Avant l’ultime et glacial “Dernier rappel avant mise en demeure et post LinkedIn incriminant”. Efficace, mais zéro chance qu’on vous rappelle.
Et quand, par miracle, l’argent arrive, on doute. On se demande si ce n’est pas une erreur, on est tenté d’écrire à son client pour lui dire : “Merci beaucoup, vraiment, mille fois.” Comme si on avait reçu une bourse.
Pendant ce temps, on fait les comptes à la louche. On vit sur des colonnes “en attente” dans des tableurs couleur déprime, on apprend à calculer un 45 jours fin de mois en se demandant si on a signé un pacte avec le Diable. On s’invente des équations instables : “Si Machin me paye avant jeudi, je règle URSSAF + charges copro + je peux aller au resto”.
Mes profs de maths seraient fiers.
Ou atterrés.
Le freelance vit aussi avec cette certitude étrange que tout peut s’arrêter du jour au lendemain. Alors il prend tout : les briefs flous, les budgets serrés, les clients qui sentent les emmerdes à 800 mètres.
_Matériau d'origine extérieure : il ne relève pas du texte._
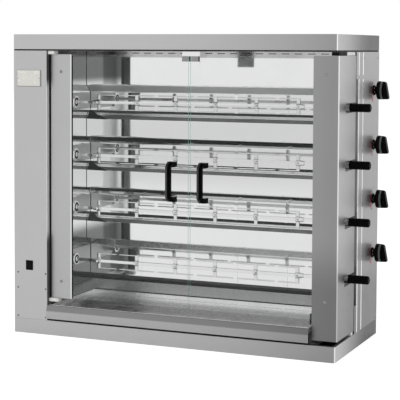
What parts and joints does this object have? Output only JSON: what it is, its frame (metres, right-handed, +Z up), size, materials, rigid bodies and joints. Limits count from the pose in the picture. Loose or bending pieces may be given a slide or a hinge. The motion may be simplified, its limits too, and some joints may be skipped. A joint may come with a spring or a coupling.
{
  "type": "gas chicken rotisserie",
  "caption": "Countertop gas rotisserie for chickens: stacked spits turn behind two glass doors, with burners in the back wall and a sliding drip tray.",
  "frame": {"origin": "centre of the flat underside of the base pan", "axes": "+X to the right seen from the front, +Y to the back, +Z up"},
  "size_m": [1.203, 0.5305, 1.015],
  "materials": {
    "stainless": "satin",
    "mirror_steel": "polished",
    "spit_steel": "polished",
    "machine_steel": "satin",
    "clear_glass": "gloss",
    "black_plastic": "satin",
    "white_plastic": "matte",
    "motor_paint": "satin",
    "brass": "satin",
    "badge": "satin",
    "dark_screws": "satin"
  },
  "bodies": {
    "frame": {"base_pan": "stainless", "top_cap": "stainless", "ceiling_plate": "stainless", "left_cover": "stainless", "left_wall": "mirror_steel", "back_cover": "stainless", "right_frame": "stainless", "right_cover": "stainless", "gas_partition": "stainless", "back_reflectors": "mirror_steel", "reflector_straps": "mirror_steel", "drip_skirts": "mirror_steel", "tray_runners": "stainless", "spit_rest": "spit_steel", "door_bushes": "white_plastic", "door_catch": "stainless", "badge_plate": "badge", "cover_screws": "dark_screws", "switch_body": "black_plastic", "cable_gland": "black_plastic", "drive_bearings": "machine_steel", "drive_chain": "machine_steel", "gear_motor": "motor_paint", "motor_bracket": "machine_steel", "burners": "spit_steel", "gas_manifold": "brass", "gas_valves": "brass", "gas_inlet": "brass"},
    "drip_tray": {"drip_tray": "stainless"},
    "left_door": {"left_door_glass": "clear_glass", "left_door_strip": "stainless", "left_door_handle": "black_plastic", "left_door_screws": "spit_steel", "left_door_strike": "stainless"},
    "right_door": {"right_door_glass": "clear_glass", "right_door_strip": "stainless", "right_door_handle": "black_plastic", "right_door_screws": "spit_steel", "right_door_strike": "stainless"},
    "drive_1": {"drive_shaft_1": "machine_steel"},
    "spit_1": {"spit_rod_1": "spit_steel", "spit_forks_1": "spit_steel"},
    "valve_stem_1": {"valve_stem_1": "brass"},
    "knob_1": {"knob_1": "black_plastic"},
    "drive_2": {"drive_shaft_2": "machine_steel"},
    "spit_2": {"spit_rod_2": "spit_steel", "spit_forks_2": "spit_steel"},
    "valve_stem_2": {"valve_stem_2": "brass"},
    "knob_2": {"knob_2": "black_plastic"},
    "drive_3": {"drive_shaft_3": "machine_steel"},
    "spit_3": {"spit_rod_3": "spit_steel", "spit_forks_3": "spit_steel"},
    "valve_stem_3": {"valve_stem_3": "brass"},
    "knob_3": {"knob_3": "black_plastic"},
    "drive_4": {"drive_shaft_4": "machine_steel"},
    "spit_4": {"spit_rod_4": "spit_steel", "spit_forks_4": "spit_steel"},
    "valve_stem_4": {"valve_stem_4": "brass"},
    "knob_4": {"knob_4": "black_plastic"},
    "switch_rocker": {"switch_rocker": "black_plastic"}
  },
  "joints": [
    {"name": "left_door_hinge", "type": "hinge", "parent": "frame", "child": "left_door", "pos_m": [-0.424, -0.215, 0.5365], "axis": [0, 0, 1], "range_deg": [-110, 0]},
    {"name": "right_door_hinge", "type": "hinge", "parent": "frame", "child": "right_door", "pos_m": [0.555, -0.0535, 0.505], "axis": [0, 0, 1], "range_deg": [0, 100]},
    {"name": "drip_tray_slide", "type": "slide", "parent": "frame", "child": "drip_tray", "axis": [0, -1, 0], "range_m": [0, 0.28]},
    {"name": "drive_1_spin", "type": "hinge", "parent": "frame", "child": "drive_1", "pos_m": [-0.44, -0.085, 0.784], "axis": [1, 0, 0], "continuous": true},
    {"name": "drive_2_spin", "type": "hinge", "parent": "frame", "child": "drive_2", "pos_m": [-0.44, -0.085, 0.602], "axis": [1, 0, 0], "continuous": true},
    {"name": "drive_3_spin", "type": "hinge", "parent": "frame", "child": "drive_3", "pos_m": [-0.44, -0.085, 0.42], "axis": [1, 0, 0], "continuous": true},
    {"name": "drive_4_spin", "type": "hinge", "parent": "frame", "child": "drive_4", "pos_m": [-0.44, -0.085, 0.238], "axis": [1, 0, 0], "continuous": true},
    {"name": "spit_1_pull", "type": "slide", "parent": "drive_1", "child": "spit_1", "axis": [1, 0, 0], "range_m": [0, 0.03]},
    {"name": "spit_2_pull", "type": "slide", "parent": "drive_2", "child": "spit_2", "axis": [1, 0, 0], "range_m": [0, 0.03]},
    {"name": "spit_3_pull", "type": "slide", "parent": "drive_3", "child": "spit_3", "axis": [1, 0, 0], "range_m": [0, 0.03]},
    {"name": "spit_4_pull", "type": "slide", "parent": "drive_4", "child": "spit_4", "axis": [1, 0, 0], "range_m": [0, 0.03]},
    {"name": "valve_1_turn", "type": "hinge", "parent": "frame", "child": "valve_stem_1", "pos_m": [0.57, 0.182, 0.832], "axis": [1, 0, 0], "range_deg": [0, 200]},
    {"name": "valve_2_turn", "type": "hinge", "parent": "frame", "child": "valve_stem_2", "pos_m": [0.57, 0.182, 0.65], "axis": [1, 0, 0], "range_deg": [0, 200]},
    {"name": "valve_3_turn", "type": "hinge", "parent": "frame", "child": "valve_stem_3", "pos_m": [0.57, 0.182, 0.468], "axis": [1, 0, 0], "range_deg": [0, 200]},
    {"name": "valve_4_turn", "type": "hinge", "parent": "frame", "child": "valve_stem_4", "pos_m": [0.57, 0.182, 0.286], "axis": [1, 0, 0], "range_deg": [0, 200]},
    {"name": "knob_1_push", "type": "slide", "parent": "valve_stem_1", "child": "knob_1", "axis": [-1, 0, 0], "range_m": [0, 0.003], "stiffness_N_per_m": 900, "springref_m": -0.003},
    {"name": "knob_2_push", "type": "slide", "parent": "valve_stem_2", "child": "knob_2", "axis": [-1, 0, 0], "range_m": [0, 0.003], "stiffness_N_per_m": 900, "springref_m": -0.003},
    {"name": "knob_3_push", "type": "slide", "parent": "valve_stem_3", "child": "knob_3", "axis": [-1, 0, 0], "range_m": [0, 0.003], "stiffness_N_per_m": 900, "springref_m": -0.003},
    {"name": "knob_4_push", "type": "slide", "parent": "valve_stem_4", "child": "knob_4", "axis": [-1, 0, 0], "range_m": [0, 0.003], "stiffness_N_per_m": 900, "springref_m": -0.003},
    {"name": "switch_tip", "type": "hinge", "parent": "frame", "child": "switch_rocker", "pos_m": [-0.5105, -0.239, 0.233], "axis": [1, 0, 0], "range_deg": [-16, 0]}
  ],
  "couplings": [
    {"joint": "drive_1_spin", "follows": "drive_4_spin", "ratio": 1},
    {"joint": "drive_2_spin", "follows": "drive_4_spin", "ratio": 1},
    {"joint": "drive_3_spin", "follows": "drive_4_spin", "ratio": 1}
  ]
}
Parce que si ce n’est pas lui, quelqu’un d’autre sur Malt le fera à sa place.
Ah, Malt. La grande foire aux bestiaux du freelance moderne. Il faut expliquer pourquoi on est "le bon profil pour cette mission", en 700 caractères. Il faut se vendre, montrer ses success cases, se résumer en mots-clés. Journaliste, rédacteur, expert SEO, UX writer, storyteller, créatif, réactif, positif, proactif. Et souriant, surtout. Parce qu’on est noté, ranké comme un vieux frigo sur Darty.
Moi, je suis une épouvantable freelance parce que je déteste prospecter. Ça me donne l'impression de faire la manche. Aller proposer mes services à quelqu'un qui ne m'a rien demandé, c'est au-dessus de mes forces. On a dû trop me répéter quand j’étais petite que c’était mal élevé de réclamer. Résultat, j’écris des articles dans l’ombre en espérant que quelqu’un, quelque part, devine que j’existe.
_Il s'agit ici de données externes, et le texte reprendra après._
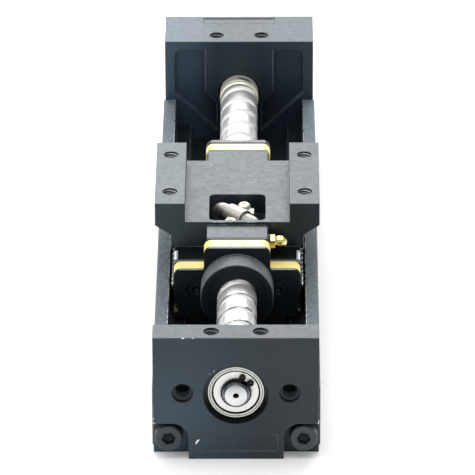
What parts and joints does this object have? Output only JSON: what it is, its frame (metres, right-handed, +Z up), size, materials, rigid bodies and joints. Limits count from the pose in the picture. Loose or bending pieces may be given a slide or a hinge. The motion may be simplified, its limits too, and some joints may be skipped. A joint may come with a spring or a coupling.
{
  "type": "ball screw linear stage",
  "caption": "Compact linear stage: a grooved ball screw in a U-shaped guide rail drives a slider with a mounting table between two bearing housings.",
  "frame": {"origin": "centre of the rail's underside", "axes": "+X across the rail to the grease nipple's side, +Y along the screw to the drive end, +Z up"},
  "size_m": [0.056, 0.2848, 0.0461],
  "materials": {
    "black_steel": "satin black surface-treated steel",
    "black_housing": "satin black surface-treated cast housing",
    "black_screws": "black oxide",
    "bearing_steel": "polished bearing steel",
    "shield_steel": "pressed bright sheet steel",
    "cage_brass": "pressed brass",
    "spring_steel": "dark phosphated spring steel",
    "screw_steel": "ground and polished steel",
    "zinc_steel": "yellow zinc plate",
    "tube_steel": "drawn steel tube",
    "black_resin": "moulded black resin",
    "cream_resin": "porous cream lubricant resin",
    "seal_rubber": "moulded nitrile rubber on steel",
    "nipple_brass": "turned brass"
  },
  "bodies": {
    "base": {"rail": "black_steel", "front_housing": "black_housing", "rear_housing": "black_housing", "front_housing_screws": "black_screws", "rear_housing_screws": "black_screws", "front_bearing_outer_ring": "bearing_steel", "front_bearing_shields": "shield_steel", "rear_bearing_outer_rings": "bearing_steel", "rear_bearing_retainer": "black_housing", "retainer_screws": "black_screws"},
    "screw": {"screw_shaft": "screw_steel", "front_bearing_inner_ring": "bearing_steel", "front_circlip": "spring_steel", "rear_bearing_inner_rings": "bearing_steel", "rear_spacer": "zinc_steel", "bearing_lock_nut": "black_screws"},
    "carriage": {"slider_block": "black_steel", "return_tube": "tube_steel", "tube_clamp": "zinc_steel", "tube_clamp_screws": "zinc_steel", "nut_balls": "bearing_steel", "left_guide_balls": "bearing_steel", "right_guide_balls": "bearing_steel", "front_end_cap": "black_resin", "rear_end_cap": "black_resin", "front_lube_plate": "cream_resin", "rear_lube_plate": "cream_resin", "front_seal_plate": "seal_rubber", "rear_seal_plate": "seal_rubber", "front_cap_screws": "black_screws", "rear_cap_screws": "black_screws", "seal_collar": "black_resin", "grease_nipple": "nipple_brass"},
    "front_cage": {"front_bearing_cage": "cage_brass", "front_bearing_balls": "bearing_steel"},
    "rear_cage": {"rear_bearing_cages": "cage_brass", "rear_bearing_balls": "bearing_steel"}
  },
  "joints": [
    {"name": "screw_spin", "type": "hinge", "parent": "base", "child": "screw", "pos_m": [0, 0, 0.0237], "axis": [0, 1, 0], "range_deg": [-2341, 2107]},
    {"name": "carriage_slide", "type": "slide", "parent": "base", "child": "carriage", "axis": [0, 1, 0], "range_m": [-0.0585, 0.065]},
    {"name": "front_cage_spin", "type": "hinge", "parent": "base", "child": "front_cage", "pos_m": [0, 0, 0.0237], "axis": [0, 1, 0], "range_deg": [-890, 801]},
    {"name": "rear_cage_spin", "type": "hinge", "parent": "base", "child": "rear_cage", "pos_m": [0, 0, 0.0237], "axis": [0, 1, 0], "range_deg": [-890, 801]}
  ],
  "couplings": [
    {"joint": "screw_spin", "follows": "carriage_slide", "rad_per_m": -628.32},
    {"joint": "front_cage_spin", "follows": "carriage_slide", "rad_per_m": -238.76},
    {"joint": "rear_cage_spin", "follows": "carriage_slide", "rad_per_m": -238.76}
  ]
}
Et pourtant, ce statut, je l’aime. Parce que je n’ai toujours pas trouvé d’alternative crédible à cette illusion de liberté. Et quand le doute me ronge, quand je me demande si j’ai raté le grand train de la vie, je fais ce que tout freelance normalement constitué devrait faire :
Je monte dans la ligne 13 à 8h45.
Je me fais broyer les côtes et j’exerce mon apnée en observant les regards vides, les traits tirés. Ce ballet silencieux de gens qui s’apprêtent à dire “Bonjour, vous avez deux minutes ?” à des collègues qu’ils méprisent.
Et là, comme par magie, ma liberté low cost reprend des couleurs. Je pense à leurs “points rapides” qui durent 1h20, à leur job qui est le même chaque jour de l’année, à leurs 2 semaines de congés qu’ils attendent depuis 8 mois, à devoir m’habiller tous les matins.
Alors oui, ce n’est pas parfait. Mais je suis à mon rythme, et je peux prendre l’avion le mardi.
Avec les retraités.
Je suis freelance, ou très en avance sur ma fin de carrière.